We're now two weeks into the freeze, and the count of release critical
bugs affecting sarge is dwindling.  Unfortunately, due to a number of
RC bugs that were found after the freeze announcement, even though we've
closed out about 50 RC bugs with your help during these past two weeks,
the net count is only down by about 30.

According to <http://bugs.debian.org/release-critical/>, the official
count of release-critical bugs affecting testing is 61.  Since security
bugs are an, er, "renewable resource", and can be fixed out-of-band, we
can exclude them from our reckoning and get the number at the bottom of
<http://bts.turmzimmer.net/details.php?ignore=sid&ignsec=on> instead,
which is 41.  This is pretty good progress, but it's still a far cry
from the estimate of 15 RC bugs that our timeline called for by this
Wednesday.  We fortunately did put a little bit of padding into this
timeline, but being off on the RC count by a factor of 2-3 is stretching
things a bit, y'know?

So, let's make a few changes to try to get us back on track for an
end-of-May release.

First, there has been a great deal of interest from maintainers wanting
to get fixes for severity: important bugs into sarge.  Thank you for
helping to make your packages the best possible for sarge!  However,
since we are in a freeze, each fix for an important bug requires time
from a member of the release team to check the package for regressions.
Since there have been more than 200 requests for freeze exceptions since
the freeze began, this is a sizeable chunk of time that the release team
is spending *not* working on those 41 release critical bugs.  So as of
Thursday, the window is closed for fixes to severity: important bugs and
requests to re-add packages to sarge that weren't in woody.  (We *may*
still accept translation and documentation fixes, and of course all RC
bugs must go.)  If you have outstanding important bugs that you are
hoping to get fixed for sarge, please be sure to contact debian-release
by Thursday.

We can't promise that everything submitted by Thursday will get into
sarge; in fact, we can't even promise that we'll get a chance to review
all the requests, since there is already a backlog.  Sorry, but it's a
choice between spending time on RC issues, and spending time on
important-but-not-RC ones.  For the record, the smaller and more
self-evident the diff, the more likely it is your package will get in.
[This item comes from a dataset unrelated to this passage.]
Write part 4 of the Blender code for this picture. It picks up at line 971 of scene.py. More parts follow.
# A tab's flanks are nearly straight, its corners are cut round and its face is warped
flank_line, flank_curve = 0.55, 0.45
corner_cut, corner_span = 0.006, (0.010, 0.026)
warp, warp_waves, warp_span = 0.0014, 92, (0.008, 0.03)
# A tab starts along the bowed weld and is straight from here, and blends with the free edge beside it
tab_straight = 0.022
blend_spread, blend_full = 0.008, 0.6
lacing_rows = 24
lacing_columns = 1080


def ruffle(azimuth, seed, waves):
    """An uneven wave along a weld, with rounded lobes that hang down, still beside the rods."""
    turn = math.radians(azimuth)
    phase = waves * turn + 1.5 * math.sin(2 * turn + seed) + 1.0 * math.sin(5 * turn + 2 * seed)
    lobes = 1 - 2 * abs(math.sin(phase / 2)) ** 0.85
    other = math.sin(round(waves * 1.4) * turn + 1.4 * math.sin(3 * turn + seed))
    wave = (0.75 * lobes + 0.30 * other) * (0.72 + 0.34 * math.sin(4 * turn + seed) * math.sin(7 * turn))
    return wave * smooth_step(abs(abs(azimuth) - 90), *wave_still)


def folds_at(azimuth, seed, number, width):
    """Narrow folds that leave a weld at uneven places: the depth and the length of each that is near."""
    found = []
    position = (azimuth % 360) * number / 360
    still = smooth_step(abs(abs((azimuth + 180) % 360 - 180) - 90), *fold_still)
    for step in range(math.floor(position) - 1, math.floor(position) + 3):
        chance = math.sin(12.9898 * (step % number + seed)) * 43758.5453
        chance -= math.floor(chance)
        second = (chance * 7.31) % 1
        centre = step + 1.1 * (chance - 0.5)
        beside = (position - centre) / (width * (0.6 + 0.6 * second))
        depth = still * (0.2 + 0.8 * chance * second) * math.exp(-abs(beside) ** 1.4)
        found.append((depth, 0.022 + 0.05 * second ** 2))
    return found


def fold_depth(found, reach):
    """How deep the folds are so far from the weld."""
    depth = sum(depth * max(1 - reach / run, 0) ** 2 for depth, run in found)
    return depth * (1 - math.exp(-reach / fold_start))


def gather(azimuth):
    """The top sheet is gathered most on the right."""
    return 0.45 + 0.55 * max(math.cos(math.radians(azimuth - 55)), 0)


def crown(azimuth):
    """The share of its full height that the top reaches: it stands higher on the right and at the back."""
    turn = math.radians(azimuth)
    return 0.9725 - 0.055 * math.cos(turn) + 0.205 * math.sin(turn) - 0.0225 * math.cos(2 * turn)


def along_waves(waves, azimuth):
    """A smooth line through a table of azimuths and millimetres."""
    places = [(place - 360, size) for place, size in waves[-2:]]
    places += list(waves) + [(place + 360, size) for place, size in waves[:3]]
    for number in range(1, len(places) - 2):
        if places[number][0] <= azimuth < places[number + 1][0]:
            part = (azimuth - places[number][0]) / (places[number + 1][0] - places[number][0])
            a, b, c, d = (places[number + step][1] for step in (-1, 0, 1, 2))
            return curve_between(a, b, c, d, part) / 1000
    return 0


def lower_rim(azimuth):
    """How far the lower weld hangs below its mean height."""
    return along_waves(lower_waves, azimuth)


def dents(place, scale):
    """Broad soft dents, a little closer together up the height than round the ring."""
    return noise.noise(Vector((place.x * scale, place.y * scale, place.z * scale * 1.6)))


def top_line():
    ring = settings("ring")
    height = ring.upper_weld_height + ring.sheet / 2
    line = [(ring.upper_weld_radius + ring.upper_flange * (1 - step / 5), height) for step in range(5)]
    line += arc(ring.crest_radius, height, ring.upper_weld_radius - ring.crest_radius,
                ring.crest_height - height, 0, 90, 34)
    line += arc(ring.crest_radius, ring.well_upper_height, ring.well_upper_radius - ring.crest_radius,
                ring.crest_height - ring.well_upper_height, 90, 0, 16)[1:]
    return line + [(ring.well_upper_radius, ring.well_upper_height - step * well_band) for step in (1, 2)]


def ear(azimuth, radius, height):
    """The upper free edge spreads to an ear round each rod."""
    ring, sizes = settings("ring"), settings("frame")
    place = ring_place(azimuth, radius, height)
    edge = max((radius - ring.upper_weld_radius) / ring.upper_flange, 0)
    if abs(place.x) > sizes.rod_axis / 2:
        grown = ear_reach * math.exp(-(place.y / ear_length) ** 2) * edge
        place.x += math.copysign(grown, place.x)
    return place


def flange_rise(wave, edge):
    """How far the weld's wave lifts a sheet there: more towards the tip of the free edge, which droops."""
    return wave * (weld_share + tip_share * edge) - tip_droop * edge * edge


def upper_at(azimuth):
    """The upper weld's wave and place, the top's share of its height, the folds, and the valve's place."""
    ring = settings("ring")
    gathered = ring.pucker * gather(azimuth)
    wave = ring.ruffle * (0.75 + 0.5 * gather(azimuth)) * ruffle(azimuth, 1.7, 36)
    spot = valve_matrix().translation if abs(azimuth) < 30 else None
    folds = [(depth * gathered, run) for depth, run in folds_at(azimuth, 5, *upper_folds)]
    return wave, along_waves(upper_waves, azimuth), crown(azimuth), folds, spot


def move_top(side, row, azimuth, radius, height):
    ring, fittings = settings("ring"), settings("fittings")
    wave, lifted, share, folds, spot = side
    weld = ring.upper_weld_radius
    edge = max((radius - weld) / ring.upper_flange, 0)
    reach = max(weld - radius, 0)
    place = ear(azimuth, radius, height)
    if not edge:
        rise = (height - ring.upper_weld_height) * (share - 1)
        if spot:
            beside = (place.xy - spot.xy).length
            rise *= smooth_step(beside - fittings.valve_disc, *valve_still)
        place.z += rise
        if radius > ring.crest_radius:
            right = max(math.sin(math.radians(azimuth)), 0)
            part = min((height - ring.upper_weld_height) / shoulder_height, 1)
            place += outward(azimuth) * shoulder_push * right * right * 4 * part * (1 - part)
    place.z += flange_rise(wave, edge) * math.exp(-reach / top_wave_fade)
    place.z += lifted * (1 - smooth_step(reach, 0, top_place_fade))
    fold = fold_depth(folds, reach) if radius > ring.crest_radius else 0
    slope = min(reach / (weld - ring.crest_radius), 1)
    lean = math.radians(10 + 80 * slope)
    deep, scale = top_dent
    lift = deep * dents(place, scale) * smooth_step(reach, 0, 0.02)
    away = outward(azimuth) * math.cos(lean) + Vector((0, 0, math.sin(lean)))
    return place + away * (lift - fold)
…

We have also received requests for freeze exceptions that didn't follow
the guidelines of "important or higher fixes only; no extraneous
changes."  If you sent us mail requesting an exception for your package,
and you haven't gotten a reply yet, make sure you were following the
guidelines in [1].  If you weren't, you probably aren't going to get a
reply, and your package isn't going to get in either.
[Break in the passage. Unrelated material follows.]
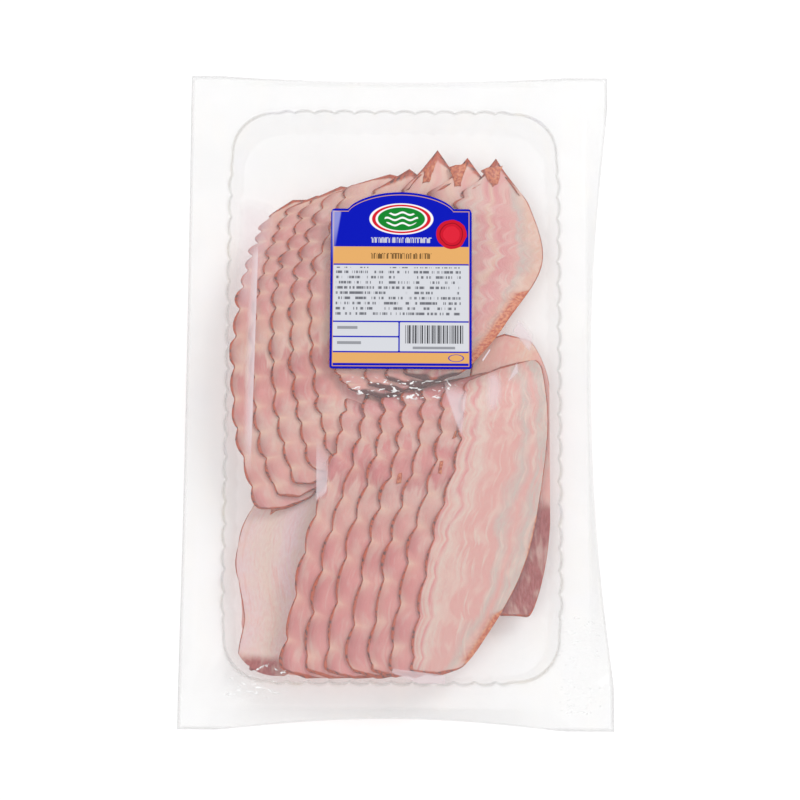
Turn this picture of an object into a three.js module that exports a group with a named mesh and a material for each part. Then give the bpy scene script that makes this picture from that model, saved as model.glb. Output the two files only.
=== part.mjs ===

Second, we need to be making sure bugs get closed at a much better rate
than they're being opened; so as an incentive, let's drop the window for
bug fixes from 7 days to 5.  In other words, if you have a package of
priority: optional or priority: extra with an RC bug that has been open
for 5 days, you can now expect this package to be kicked out of testing.

Third, let's have a BSP this weekend.  BSPs are fun, and they fix bugs,
too!  You can find us in the usual place, in #debian-bugs on

The focus of this weekend's BSP should be to fix RC bugs.  You should
*only* NMU packages for those release-critical issues that affect sarge.
In fact, since a few of our architectures are struggling to keep up with
the current package load in unstable and testing-proposed-updates,
NMUing for anything other than those 41 RC bugs is downright
counterproductive -- so don't do it.  Otherwise, the 0-day NMU policy is
still in effect.  People who are RC-bug-averse can also participate in
the BSP by letting us know how bad (or, well, how good) the upgrade path
from woody to sarge is, by filing upgrade reports[2].
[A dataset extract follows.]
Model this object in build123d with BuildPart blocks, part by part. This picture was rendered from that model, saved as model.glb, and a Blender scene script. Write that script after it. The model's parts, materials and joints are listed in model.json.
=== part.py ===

If you NMU packages during the BSP please always send a mail to the
release team, too (debian-release@lists.debian.org). A copy of the
mail with the complete NMU patch you will send to the bug report usually
suffices. Doing so minimizes the risk of us overlooking the upload and
forgetting to include it in sarge. Please *don't* reopen the bug and
tag it 'sarge'. We will use this only for packages for which we can't
approve the current version in unstable.

Wall of shame, or: things not to do during a freeze
Speaking of "don't do that", it seems that not everyone read and
understood what we meant in the freeze announcement when we said to be
aware of the effects your uploads to unstable can have, so let's
illustrate with a few examples.

Uploading a new revision of a three-year-old library package just to
make it compatible with gcc 4.0: don't do that.  gcc 4.0 isn't even in
*sid* yet, let alone in sarge, so this is, like, release anti-critical.
Especially when your library depends on an arch: all package and your
upload makes it unusable as a build-dep until it's up-to-date on all

Uploading a new upstream version of a library that's a build-dependency
of xfree86, while a release-critical update of xfree86 is in
preparation, without talking to the xfree86 maintainers first.  Don't do
this.  The *best*-case scenario is that I get to spend an hour or two
sorting out whether this upload has broken the library ABI.  The
worst-case scenario is much, much worse.  When I say you should talk to
the maintainers of packages that depend on yours, I really, really mean

* Trigger a rebuild, because the i386 package wasn't built properly.
  (Closes: Bug#309365)
Yeah, don't do this one either.  Whether we're in a freeze at the time
or not, it is a waste of buildd cycles to do a *sourceful* upload to
correct for a problem with the way *binaries* were built in your build
environment.  If you're not making changes to the source, you probably
shouldn't be uploading a new source package.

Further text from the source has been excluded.